I   When things are stressful, what do you do to try to de-stress?

J   Ah, I de-stress by, uh, sitting er down and breathing calmly and thinking about nothing, or sometimes thinking about the cosmos and thinking about, uh, the illusory nature of time. And, um, that usually works, uh, but as I say, I experience very low levels of stress, uh, because I actually spend a lot of time thinking about cosmological matters and that has a very calming effect, I think, and, uh, I commend it to my fellow New Yorkers.


 Are you currently more stressed at work or at home?

B   More at home. I just recently moved from one place to another and, um, getting used to the new neighborhood, um, you know, where to shop, where to eat, um, how to get to work, um, a little stressful trying to navigate whereas, where I lived before I knew exactly what to do.

 When things are stressful, what do you do to try to de-stress?

B   Work out. Um, I work out, I read, um, I listen to music, I meditate.

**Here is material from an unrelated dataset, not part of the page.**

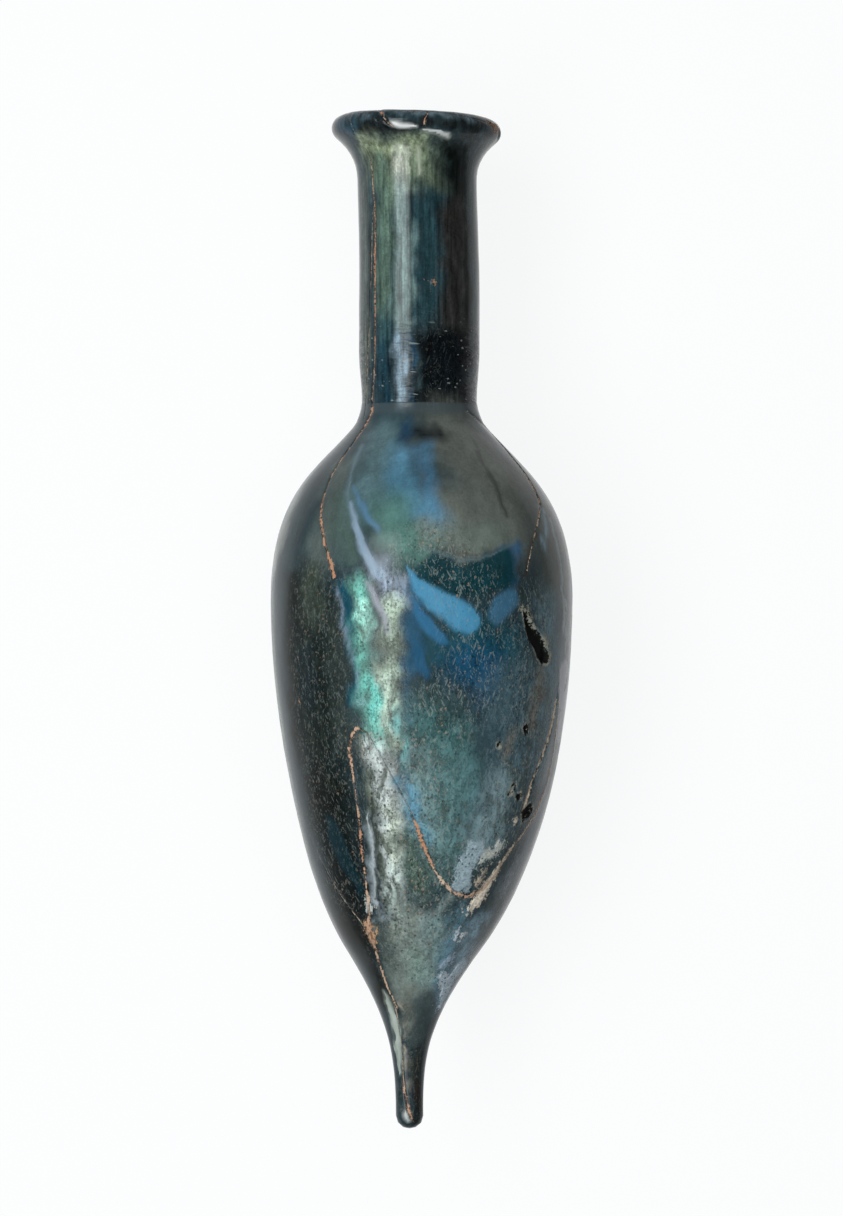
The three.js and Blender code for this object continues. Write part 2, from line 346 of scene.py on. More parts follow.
# The colours of the glass, painted in this order. A stroke is a colour, how much it covers,
# half its width and its softness in millimetres, and its places in the photograph.
GROUND = "#27363b"
STROKES = dict(
    lip_band=("#171b1b", 0.9, 1.0, 0.5, (334, 131), (380, 125), (418, 123), (460, 125), (498, 131)),
    lip_top=("#56666e", 0.85, 0.6, 0.5, (350, 117), (385, 112), (420, 111), (455, 114), (480, 118)),
    lip_left=("#1b3a4a", 0.7, 1.2, 1.0, (338, 128), (350, 130)),
    flare_olive=("#7e8b71", 0.9, 1.8, 1.6, (366, 144), (392, 150), (414, 146)),
    flare_green=("#5f6e5a", 0.85, 1.7, 1.5, (378, 165), (392, 185), (424, 160), (432, 178)),
    flare_shade=("#36403a", 0.85, 1.3, 1.3, (440, 146), (444, 180)),
    flare_dark=("#0d1210", 0.95, 2.0, 1.2, (455, 148), (460, 172), (458, 210)),
    flare_light=("#a3ab9f", 0.85, 0.8, 0.8, (402, 152), (403, 166), (404, 188)),
    neck_left_edge=("#444e4a", 0.85, 1.1, 0.8, (364, 165), (365, 400)),
    neck_olive=("#52685d", 0.9, 1.3, 1.2, (382, 165), (384, 250), (384, 305)),
    neck_olive_low=("#2f4c50", 0.8, 1.1, 1.2, (384, 320), (384, 345)),
    neck_teal=("#173643", 0.8, 0.9, 1.1, (383, 350), (384, 402)),
    neck_light=("#647d7b", 0.85, 1.1, 1.0, (403, 185), (405, 322)),
    neck_light_low=("#7a93a2", 0.8, 0.6, 0.7, (399, 335), (400, 404)),
    neck_blue_side=("#1f4560", 0.8, 0.3, 0.4, (411, 340), (412, 404)),
    neck_blue=("#1b353b", 0.9, 1.7, 1.3, (427, 205), (428, 310)),
    neck_brown=("#292928", 0.95, 2.4, 1.4, (456, 212), (456, 330)),
    neck_right_dark=("#111312", 0.9, 0.8, 0.7, (467, 215), (468, 330)),
    neck_low_dark=("#070b0e", 0.95, 2.6, 1.2, (434, 348), (462, 352), (438, 374), (462, 398), (434, 400)),
    neck_right_edge=("#4a4d4d", 0.7, 0.3, 0.4, (478, 180), (478, 400)),
    shoulder_grey=("#7d8380", 0.85, 1.2, 1.7, (331, 446), (297, 496), (276, 556)),
    shoulder_left_dim=("#525e5b", 0.8, 2.4, 2.2, (342, 470), (334, 510), (318, 560)),
    shoulder_green=("#42544f", 0.85, 1.5, 1.6, (341, 500), (345, 530), (352, 554)),
    shoulder_warm=("#5c625c", 0.9, 5.5, 3.0, (462, 440), (490, 480), (500, 525), (455, 520)),
    shoulder_right=("#50564f", 0.7, 3.0, 2.5, (520, 480), (545, 530), (556, 575)),
    shoulder_middle=("#4f6a70", 0.85, 3.0, 2.5, (385, 436), (375, 470), (368, 500)),
    shoulder_blue=("#4d7b93", 0.85, 1.8, 1.8, (402, 455), (400, 490), (404, 508)),
    shoulder_blue_right=("#456f8a", 0.85, 1.1, 1.1, (424, 448), (432, 512)),
    shoulder_light_blue=("#51809b", 0.8, 1.7, 1.4, (412, 498), (430, 512), (437, 522)),
    shoulder_gap=("#47565f", 0.7, 0.4, 0.5, (417, 446), (419, 470), (422, 496)),
    neck_shadow=("#0e151a", 0.95, 1.0, 1.1, (418, 430), (428, 436), (438, 432)),
    neck_shadow_blue=("#1c3a52", 0.85, 0.9, 0.7, (406, 426), (408, 441)),
    green_glow=("#4c7069", 0.9, 3.0, 2.6, (392, 512), (400, 532), (412, 545)),
    grey_right_end=("#5f6b66", 0.7, 1.6, 1.4, (430, 532), (470, 538), (500, 532)),
    blue_upper_right=("#315b7b", 0.9, 0.9, 0.8, (500, 555), (518, 552), (512, 566), (511, 578)),
    leaf_pale=("#6f8a9a", 0.85, 0.45, 0.4, (541, 508), (546, 525), (543, 548)),
    leaf_brown=("#3b3128", 0.85, 0.3, 0.35, (535, 535), (531, 556), (526, 578)),
    dark_teal=("#0e343b", 0.95, 2.6, 0.7, (432, 575), (456, 578), (476, 578), (502, 568)),
    dark_teal_low=("#164450", 0.85, 3.4, 3.0, (446, 650), (480, 640), (500, 650)),
    left_flank=("#121b19", 0.95, 4.8, 3.0, (306, 600), (312, 700), (326, 800)),
    left_flank_low=("#0a0f0e", 0.95, 4.2, 2.6, (326, 800), (345, 880), (352, 930)),
    left_blue_tint=("#13222a", 0.6, 1.4, 1.6, (305, 650), (309, 700)),
    left_edge_dark=("#0b1210", 0.9, 1.5, 1.3, (291, 580), (290, 640), (292, 700), (300, 760)),
    left_rim=("#b4b8b7", 0.8, 0.5, 0.9, (275, 560), (271, 610), (271, 660), (276, 720), (287, 790)),
    left_grey=("#2f3835", 0.7, 1.7, 1.7, (336, 620), (343, 740)),
    left_olive=("#38423a", 0.7, 1.8, 1.6, (313, 575), (311, 612)),
    deep_teal=("#0c3f50", 0.9, 0.9, 0.8, (346, 590), (357, 700)),
    lavender=("#748293", 0.8, 0.28, 0.4, (339, 596), (346, 625), (353, 665), (363, 705), (371, 728)),
    turquoise=("#5a9a8e", 0.85, 1.4, 1.2, (361, 588), (362, 640), (368, 690), (377, 740)),
    turquoise_bright=("#9fd8ca", 0.85, 0.8, 0.9, (362, 606), (365, 620), (369, 636)),
    turquoise_low=("#58b2a8", 0.85, 0.7, 0.9, (370, 676), (372, 700), (376, 716)),
    veil_above=("#7f8fa1", 0.8, 1.4, 1.1, (382, 572), (392, 585), (398, 600)),
    mottled_green=("#97ab99", 0.85, 1.2, 1.1, (392, 605), (390, 650), (389, 700), (396, 745)),
    mottled_dark=("#4a5846", 0.7, 0.6, 0.8, (384, 640), (386, 668), (388, 676)),
    mottled_pale=("#9db3a5", 0.85, 0.9, 0.8, (388, 680), (389, 712), (394, 735)),
    blue_beside=("#24536f", 0.75, 1.0, 1.2, (410, 590), (414, 630), (412, 668)),
    blue_streaks=("#2b5a73", 0.6, 0.6, 0.7, (404, 670), (408, 700), (411, 722)),
    blue_lower=("#11425f", 0.85, 2.4, 2.2, (460, 664), (472, 668), (490, 662)),
    blue_edge=("#2a506c", 0.7, 1.6, 1.6, (488, 690), (494, 668)),
    petal_gap=("#15281f", 0.9, 0.2, 0.25, (431, 614), (440, 624), (448, 634)),
    green_middle=("#355a5a", 0.8, 3.6, 3.2, (425, 725), (445, 740), (450, 780)),
    teal_seam=("#4f9c9e", 0.75, 0.5, 0.6, (396, 712), (402, 740), (404, 765)),
    centre_teal=("#4c6768", 0.85, 4.6, 4.0, (430, 790), (440, 830), (436, 855)),
    centre_right=("#547b7d", 0.8, 3.2, 3.0, (470, 790), (476, 830)),
    centre_grey=("#648184", 0.6, 1.6, 1.6, (420, 760), (416, 800), (428, 840)),
    centre_blue=("#4f8199", 0.7, 1.0, 1.0, (402, 780), (412, 810), (420, 835)),
    right_flank=("#405861", 0.85, 4.2, 3.4, (516, 690), (506, 760), (492, 820)),
    right_low=("#6a8085", 0.8, 2.0, 2.2, (500, 780), (494, 818), (478, 838)),
    right_dark=("#4e6a74", 0.8, 2.6, 2.4, (548, 610), (552, 690), (540, 760)),
    right_slate=("#5f6a70", 0.8, 1.3, 1.2, (552, 740), (543, 800), (524, 850), (500, 895)),
    right_brown=("#5f5b50", 0.7, 1.0, 1.0, (541, 672), (538, 700), (530, 725)),
    right_rust=("#6c6254", 0.6, 0.9, 0.9, (514, 735), (506, 755)),
    band_pale=("#a0aba9", 0.9, 1.5, 1.0, (372, 750), (382, 775), (388, 800), (392, 840), (392, 880)),
    band_green=("#a4b4a2", 0.7, 0.8, 0.8, (390, 815), (398, 838), (394, 862)),
    band_dark=("#4a5246", 0.85, 0.7, 0.7, (362, 742), (369, 790), (372, 830), (376, 862)),
    band_vein=("#4d5649", 0.7, 0.25, 0.5, (376, 806), (388, 812), (398, 806)),
    band_vein_low=("#535c50", 0.7, 0.25, 0.5, (380, 836), (390, 842), (400, 836)),
    band_left=("#7c8a90", 0.8, 0.6, 0.5, (368, 830), (371, 860), (375, 900), (378, 918)),
    band_foot=("#8c9a95", 0.8, 1.3, 1.1, (394, 870), (397, 900), (392, 930)),
    olive_glow=("#3d4d44", 0.9, 1.4, 1.3, (408, 840), (416, 870), (422, 885)),
    foot_green=("#77857f", 0.9, 2.6, 2.2, (405, 925), (412, 955), (408, 985)),
    foot_dark=("#46514f", 0.6, 1.0, 1.2, (424, 895), (430, 912)),
    foot_shade=("#4c5650", 0.6, 0.8, 1.1, (386, 930), (391, 955), (397, 980)),
    foot_right=("#728b8b", 0.8, 1.3, 1.5, (438, 926), (433, 950), (426, 978)),
    foot_bright=("#6c897f", 0.55, 1.0, 1.3, (414, 955), (416, 972)),
    foot_arc=("#8a9f9f", 0.65, 0.6, 0.9, (455, 900), (438, 910), (424, 924)),
    foot_blue=("#5d8494", 0.8, 1.2, 1.1, (462, 915), (448, 945), (436, 975)),
    foot_slate=("#647e8b", 0.9, 1.8, 1.5, (478, 925), (456, 970), (440, 1000)),
    foot_left=("#0a100e", 0.95, 1.6, 1.2, (362, 935), (372, 965), (385, 1000)),
    tail_slate=("#3b4647", 0.85, 1.7, 1.4, (426, 1000), (420, 1036)),
    tail_dark=("#1c2022", 0.9, 1.3, 1.1, (418, 1050), (417, 1120)),
    tail_grey=("#5b615c", 0.85, 0.9, 0.9, (406, 990), (408, 1015), (407, 1030)),
    tail_warm=("#88857a", 0.9, 0.3, 0.4, (400, 1003), (404, 1030), (405, 1080)),
    tail_brown=("#2b211c", 0.75, 0.6, 0.6, (413, 1062), (415, 1085), (416, 1105)),
    tail_left=("#1c2522", 0.85, 0.4, 0.4, (388, 1020), (396, 1060), (399, 1100)),
)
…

Um, yeah.


 Are you currently more stressed at work or at home?

S   I would say definitely more stressed at work. Um, I think stress is quite contagious. I think I spend a lot of my time around stressed people, um, either in a room with them, or on the phone to them, or, or just having emails from them, so I think that that builds a lot of stress, um, just from the environment, really.

I   When things are stressful, what do you do to try to de-stress?

 I’ve realized quite recently that when I am stressed, I build a lot of tension in my shoulders, um, and I think it’s not just a metaphor when we say we have things, we carry the weight of things on our shoulders. So I think it really helps just to be conscious of that and every half an hour or so, just if I concentrate on relaxing my shoulders, everything seems to be a little bit more bearable.